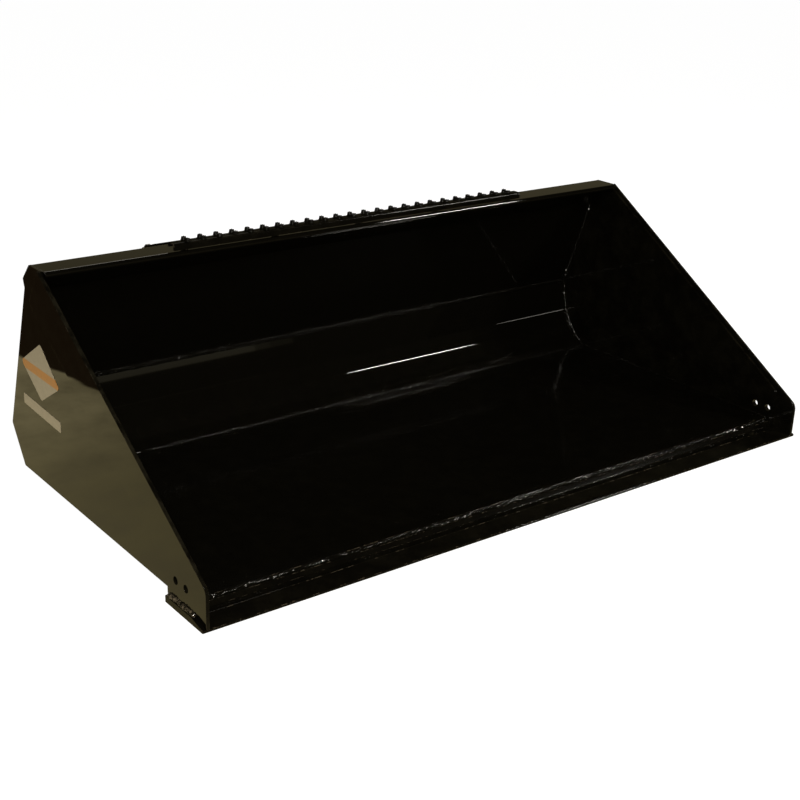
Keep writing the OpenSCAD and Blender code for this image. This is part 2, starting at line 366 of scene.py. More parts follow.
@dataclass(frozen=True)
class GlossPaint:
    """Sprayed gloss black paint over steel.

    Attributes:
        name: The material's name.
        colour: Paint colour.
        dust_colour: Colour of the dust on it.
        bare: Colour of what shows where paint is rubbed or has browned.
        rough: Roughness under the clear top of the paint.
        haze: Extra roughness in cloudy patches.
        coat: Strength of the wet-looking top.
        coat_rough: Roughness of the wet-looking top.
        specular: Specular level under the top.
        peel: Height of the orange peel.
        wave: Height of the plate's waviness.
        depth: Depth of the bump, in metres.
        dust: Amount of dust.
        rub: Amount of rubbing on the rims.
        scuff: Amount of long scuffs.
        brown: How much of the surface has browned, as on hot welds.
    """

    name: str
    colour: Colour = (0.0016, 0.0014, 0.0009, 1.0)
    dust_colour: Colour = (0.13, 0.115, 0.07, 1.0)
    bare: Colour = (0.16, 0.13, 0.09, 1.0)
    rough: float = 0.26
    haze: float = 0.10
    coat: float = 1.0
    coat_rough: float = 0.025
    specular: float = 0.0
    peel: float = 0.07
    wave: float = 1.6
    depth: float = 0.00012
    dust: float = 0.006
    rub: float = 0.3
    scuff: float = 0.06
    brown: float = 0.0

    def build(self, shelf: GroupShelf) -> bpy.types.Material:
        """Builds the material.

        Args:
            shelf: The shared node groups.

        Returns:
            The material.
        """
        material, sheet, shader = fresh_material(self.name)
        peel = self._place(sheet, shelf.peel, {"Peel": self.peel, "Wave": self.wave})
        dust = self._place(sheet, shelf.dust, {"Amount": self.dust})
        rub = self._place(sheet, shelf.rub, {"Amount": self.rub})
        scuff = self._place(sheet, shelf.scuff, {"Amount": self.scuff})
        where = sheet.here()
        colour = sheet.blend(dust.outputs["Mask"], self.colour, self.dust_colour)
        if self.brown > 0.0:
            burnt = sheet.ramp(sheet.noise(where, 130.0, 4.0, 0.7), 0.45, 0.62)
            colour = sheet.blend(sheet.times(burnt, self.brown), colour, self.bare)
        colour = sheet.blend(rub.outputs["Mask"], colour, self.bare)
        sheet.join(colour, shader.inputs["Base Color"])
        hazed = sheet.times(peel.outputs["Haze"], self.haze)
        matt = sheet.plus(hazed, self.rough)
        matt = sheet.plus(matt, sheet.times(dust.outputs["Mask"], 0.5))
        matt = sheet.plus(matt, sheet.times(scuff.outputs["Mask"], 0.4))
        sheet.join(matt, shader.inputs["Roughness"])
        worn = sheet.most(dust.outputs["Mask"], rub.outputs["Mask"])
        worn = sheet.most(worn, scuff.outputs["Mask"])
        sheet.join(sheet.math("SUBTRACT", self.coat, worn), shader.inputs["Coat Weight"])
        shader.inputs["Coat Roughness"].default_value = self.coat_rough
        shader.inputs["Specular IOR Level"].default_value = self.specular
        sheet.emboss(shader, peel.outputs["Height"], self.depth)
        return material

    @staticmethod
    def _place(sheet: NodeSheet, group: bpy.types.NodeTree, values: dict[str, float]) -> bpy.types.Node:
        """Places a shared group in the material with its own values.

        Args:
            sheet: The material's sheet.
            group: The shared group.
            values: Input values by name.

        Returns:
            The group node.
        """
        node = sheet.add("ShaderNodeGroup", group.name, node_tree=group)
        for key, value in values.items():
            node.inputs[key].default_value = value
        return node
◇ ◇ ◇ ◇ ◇
§ AIM:
Print only the lines that run from the start of the listing to the line bearing "paint over steel."; please keep the first line and that last one, exactly as they appear.

§ EXERCISE RESULT:
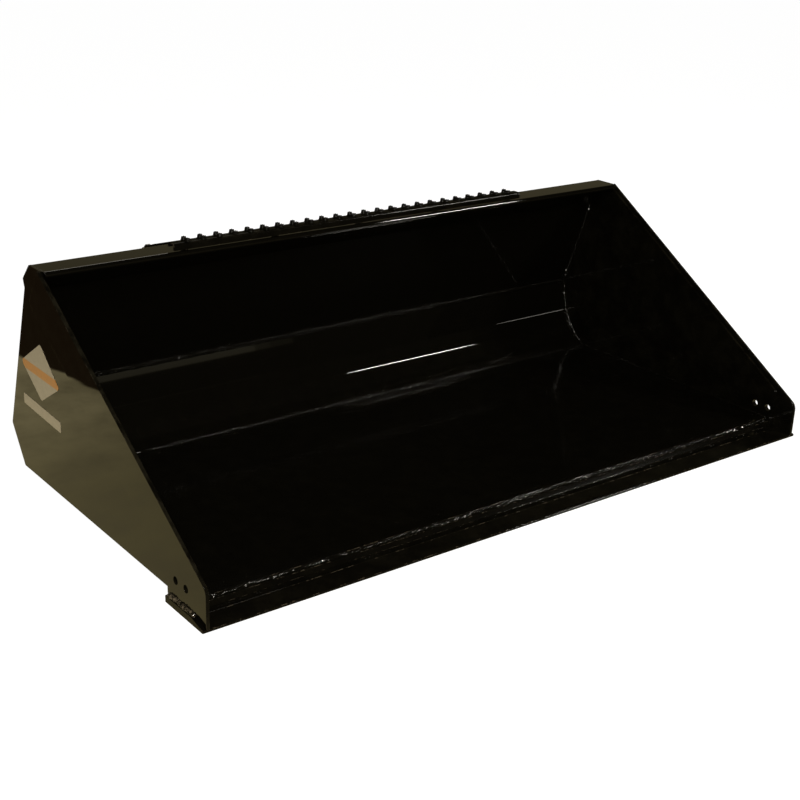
Keep writing the OpenSCAD and Blender code for this image. This is part 2, starting at line 366 of scene.py. More parts follow.
@dataclass(frozen=True)
class GlossPaint:
    """Sprayed gloss black paint over steel.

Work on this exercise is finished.